**Task details**
For this exercise, write out exactly, and only, the lines running from the line that contains "build_face_frame()" through the line that contains "if empty is".

**Data shown**

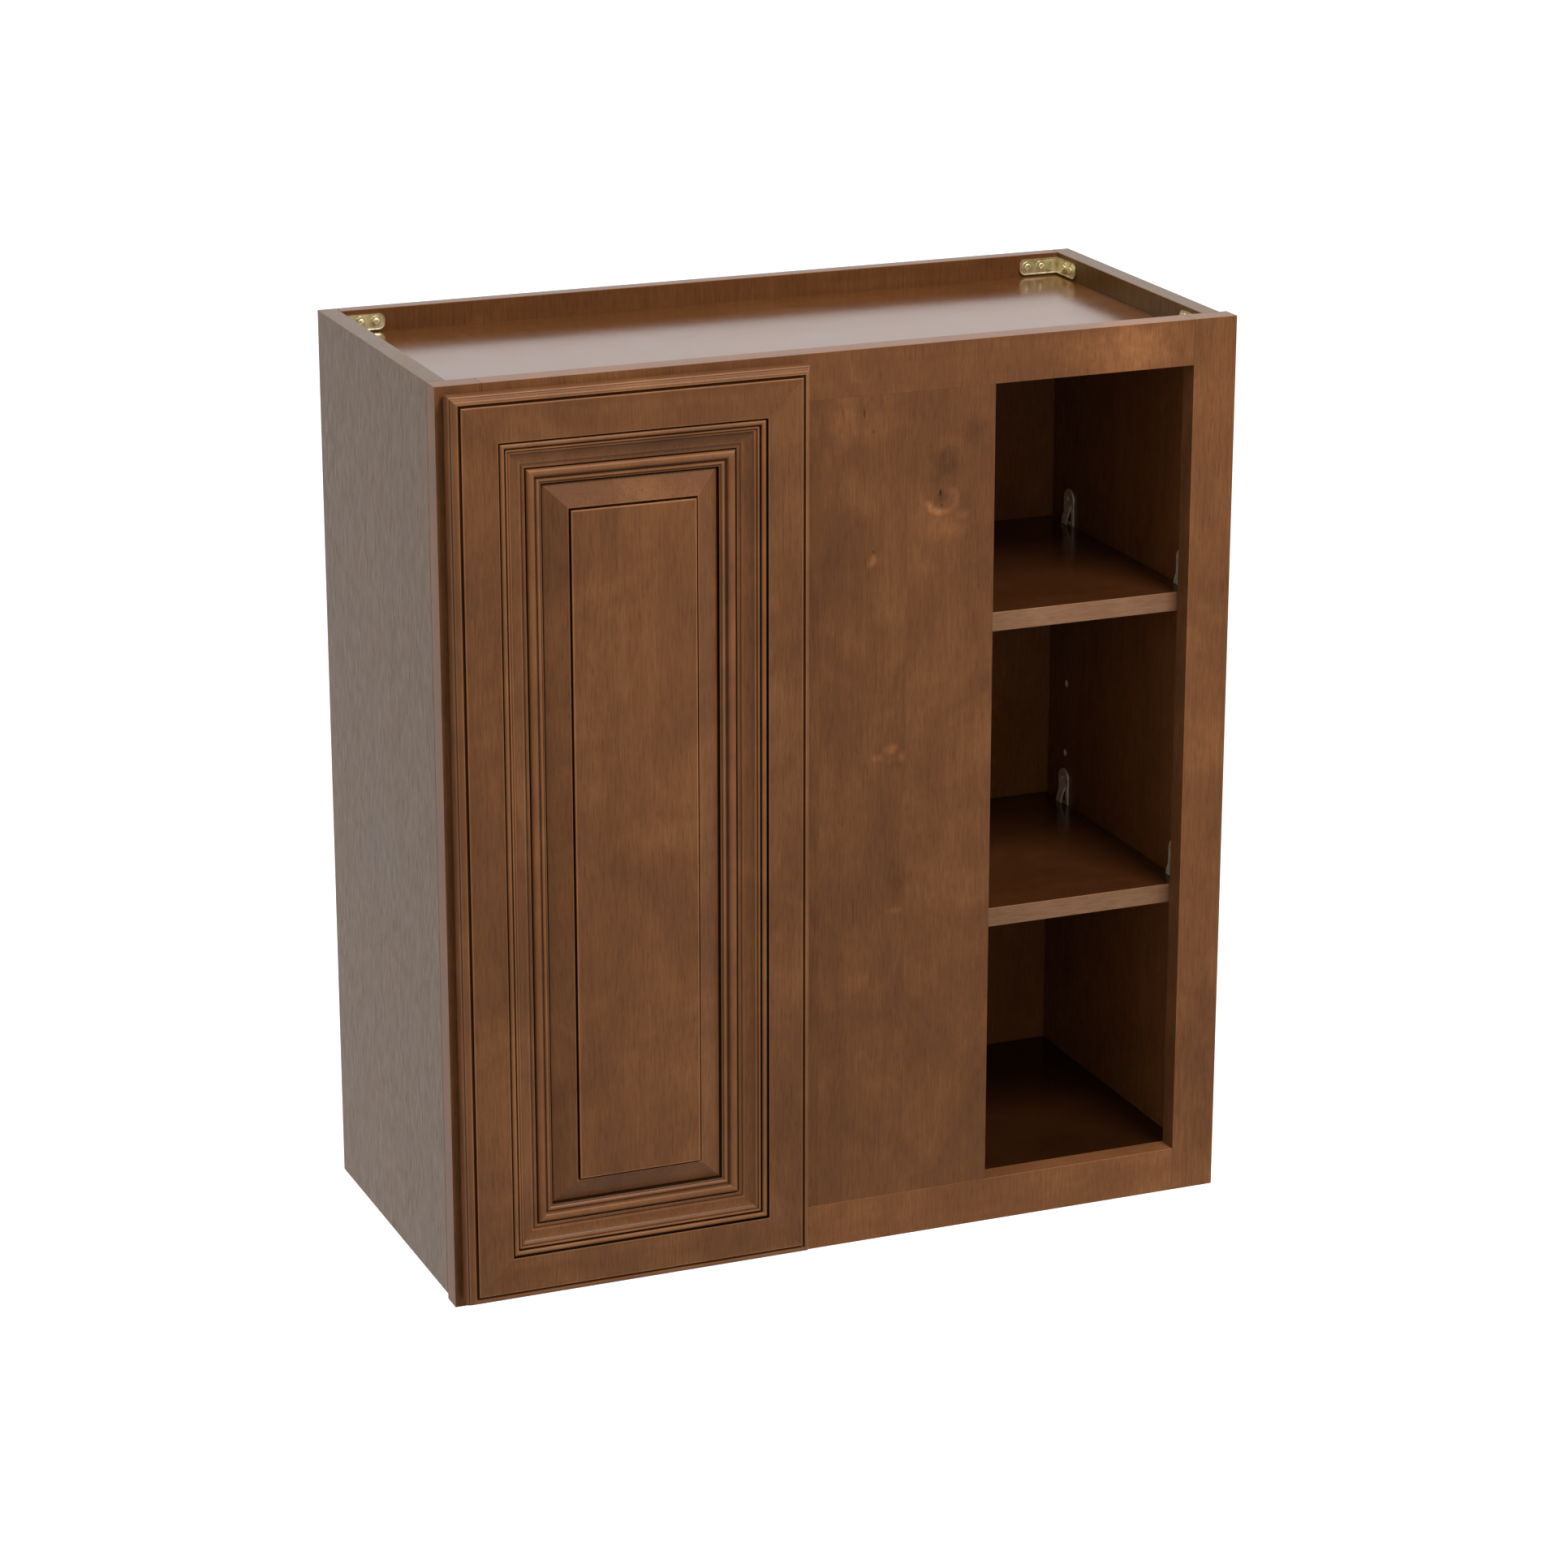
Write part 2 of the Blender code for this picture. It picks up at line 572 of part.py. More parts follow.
def build_hinge(level, z):
    """One concealed hinge. Its own axis is the origin of the door-side pieces."""
    fixed = []
    plate_x = LEFT + FRAME_MEMBER + GAP
    bm = bmesh.new()
    add_box(bm, (plate_x, FRONT + PLATE_SETBACK, z - PLATE_HALF),
            (plate_x + PLATE_THICK, FRAME_BACK - 0.001, z + PLATE_HALF))
    arm = new_object("hinge_arm_" + level, bm)
    bm = bmesh.new()
    add_prism(bm, thick_line(arm_line(), ARM_THICK), "Z", z - ARM_HALF, z + ARM_HALF)
    combine(arm, bm, "UNION", "strip")
    bm = bmesh.new()
    add_rod(bm, (PIVOT.x, PIVOT.y, z), "Z", KNUCKLE_RADIUS, 2 * ARM_HALF, 24)
    combine(arm, bm, "UNION", "knuckle")
    bm = bmesh.new()
    add_rod(bm, (PIVOT.x, PIVOT.y, z), "Z", KNUCKLE_BORE, 3 * ARM_HALF, 20)
    for sign in (-1, 1):
        add_rod(bm, (plate_x, hinge_screw_y(), z + sign * SCREW_OFFSET), "X", SCREW_SHANK + GAP,
                4 * PLATE_THICK, 12)
    combine(arm, bm, "DIFFERENCE", "bores")
    fixed.append(finish_object(arm, NICKEL, 0.3, 1.0))

    for sign, label in ((-1, "lower"), (1, "upper")):
        head_x = plate_x + PLATE_THICK + GAP
        bm = bmesh.new()
        add_rod(bm, (head_x + SCREW_HEAD_TALL / 2, hinge_screw_y(), z + sign * SCREW_OFFSET), "X",
                SCREW_HEAD, SCREW_HEAD_TALL, 20)
        screw = new_object("hinge_screw_%s_%s" % (level, label), bm)
        bm = bmesh.new()
        shank_start = head_x + SCREW_HEAD_TALL / 2
        shank_end = plate_x - SCREW_LENGTH + GAP
        add_rod(bm, ((shank_start + shank_end) / 2, hinge_screw_y(), z + sign * SCREW_OFFSET), "X",
                SCREW_SHANK, shank_start - shank_end, 12)
        combine(screw, bm, "UNION", "shank")
        fixed.append(finish_object(screw, STEEL, 0.35, 1.0))

    bm = bmesh.new()
    add_box(bm, (case_left(), DOOR_BACK - CASE_DEEP, z - CASE_TALL / 2),
            (case_right(), DOOR_BACK - CASE_RIM_GAP, z + CASE_TALL / 2))
    case = new_object("hinge_case_" + level, bm)
    bm = bmesh.new()
    add_box(bm, (case_left(), DOOR_BACK - FLANGE_THICK, z - FLANGE_TALL / 2),
            (case_right() + FLANGE_EXTRA, DOOR_BACK - FLANGE_FACE_GAP, z + FLANGE_TALL / 2))
    combine(case, bm, "UNION", "flange")
    bm = bmesh.new()
    add_box(bm, (case_left() + CASE_WALL, DOOR_BACK - CASE_DEEP + CASE_WALL, z - CASE_TALL / 2 + CASE_WALL),
            (case_right() - CASE_WALL, DOOR_BACK + CUT_PAST, z + CASE_TALL / 2 - CASE_WALL))
    combine(case, bm, "DIFFERENCE", "hollow")
    bm = bmesh.new()
    add_rod(bm, (PIVOT.x, PIVOT.y, z), "Z", HINGE_PIN_RADIUS, CASE_TALL - 2 * CASE_WALL - 2 * GAP, 16)
    pin = new_object("hinge_pin_" + level, bm)
    moving = [finish_object(case, NICKEL, 0.3, 1.0), finish_object(pin, STEEL, 0.25, 1.0)]
    return fixed, moving


def hang_door(pieces):
    """Parent everything on the door to an empty on the hinge axis."""
    axis = bpy.data.objects.new("door_axis", None)
    bpy.context.scene.collection.objects.link(axis)
    axis.location = PIVOT
    for piece in pieces:
        piece.parent = axis
        piece.location = -PIVOT
        for modifier in piece.modifiers:
            if modifier.type == "BOOLEAN":
                modifier.object.parent = axis
                modifier.object.location = -PIVOT


def build():
    clear_scene()
    build_box()
    build_face_frame()
    build_shelves()
    build_clips()
    build_brackets()
    door_pieces = build_door()
    for level, z in zip(("bottom", "top"), hinge_heights()):
        door_pieces += build_hinge(level, z)[1]
    hang_door(door_pieces)


build()
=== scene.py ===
"""Looks of the wall cabinet for a blind corner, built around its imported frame.

Metres, +Z up, in the frame's own coordinates: the origin is the centre of the back face, the
front faces -Y and +X is to the right. Each board, moulding, clip, bracket and screw is made
again here with its fine shape, in the place that its CAD node gives.
"""

import json
import math

import bmesh
import bpy
from mathutils import Matrix, Vector


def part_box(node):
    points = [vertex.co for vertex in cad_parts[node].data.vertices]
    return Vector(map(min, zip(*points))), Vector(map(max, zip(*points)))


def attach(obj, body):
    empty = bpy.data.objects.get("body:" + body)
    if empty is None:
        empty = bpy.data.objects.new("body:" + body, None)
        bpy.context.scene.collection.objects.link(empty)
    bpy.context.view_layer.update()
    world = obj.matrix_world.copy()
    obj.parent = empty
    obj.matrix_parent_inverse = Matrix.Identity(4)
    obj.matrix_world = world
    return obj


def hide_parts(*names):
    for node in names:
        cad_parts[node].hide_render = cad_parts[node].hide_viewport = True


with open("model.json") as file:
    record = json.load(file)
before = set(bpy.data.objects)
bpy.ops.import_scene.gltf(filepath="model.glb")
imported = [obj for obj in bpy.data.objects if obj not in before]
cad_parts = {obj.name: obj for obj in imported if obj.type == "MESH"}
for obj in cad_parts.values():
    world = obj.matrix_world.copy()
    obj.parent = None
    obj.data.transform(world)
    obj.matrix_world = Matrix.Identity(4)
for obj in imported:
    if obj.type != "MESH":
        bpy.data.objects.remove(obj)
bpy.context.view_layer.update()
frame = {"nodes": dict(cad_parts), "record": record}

GAP = 0.0003  # clearance between pieces that touch
NEAR = 0.001  # slack in picking faces by their place
RECORD = frame["record"]
BODY_OF = {node: body for body, nodes in RECORD["behaviour"]["bodies"].items() for node in nodes}

# Places read from the frame
INNER_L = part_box("side_panel_left")[1].x
INNER_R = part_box("side_panel_right")[0].x
BACK_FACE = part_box("back_panel")[0].y
FRAME_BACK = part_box("frame_stile_right")[1].y
STILE_L_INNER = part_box("frame_stile_left")[1].x
DECK_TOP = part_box("top_panel")
DECK_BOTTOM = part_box("bottom_panel")
DOOR_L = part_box("door_stile_left")[0].x
DOOR_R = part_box("door_stile_right")[1].x
DOOR_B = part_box("door_rail_bottom")[0].z
DOOR_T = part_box("door_rail_top")[1].z
DOOR_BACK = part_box("door_stile_left")[1].y

# Door sections
DOOR_THICK = 0.01905
DOOR_MEMBER = 0.0615
MOULD_START = 0.0618
MOULD_END = 0.0749
RABBET_START = 0.054
RABBET_DEPTH = 0.0042
MITRE_GAP = 0.00004  # taken off each mitred end along the piece
TONGUE_LOW = 0.0008  # back of the panel's tongue, over the door's back
PANEL_STEP = 0.0763
PANEL_FIELD = 0.098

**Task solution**
    build_face_frame()
    build_shelves()
    build_clips()
    build_brackets()
    door_pieces = build_door()
    for level, z in zip(("bottom", "top"), hinge_heights()):
        door_pieces += build_hinge(level, z)[1]
    hang_door(door_pieces)


build()
=== scene.py ===
"""Looks of the wall cabinet for a blind corner, built around its imported frame.

Metres, +Z up, in the frame's own coordinates: the origin is the centre of the back face, the
front faces -Y and +X is to the right. Each board, moulding, clip, bracket and screw is made
again here with its fine shape, in the place that its CAD node gives.
"""

import json
import math

import bmesh
import bpy
from mathutils import Matrix, Vector


def part_box(node):
    points = [vertex.co for vertex in cad_parts[node].data.vertices]
    return Vector(map(min, zip(*points))), Vector(map(max, zip(*points)))


def attach(obj, body):
    empty = bpy.data.objects.get("body:" + body)
    if empty is None:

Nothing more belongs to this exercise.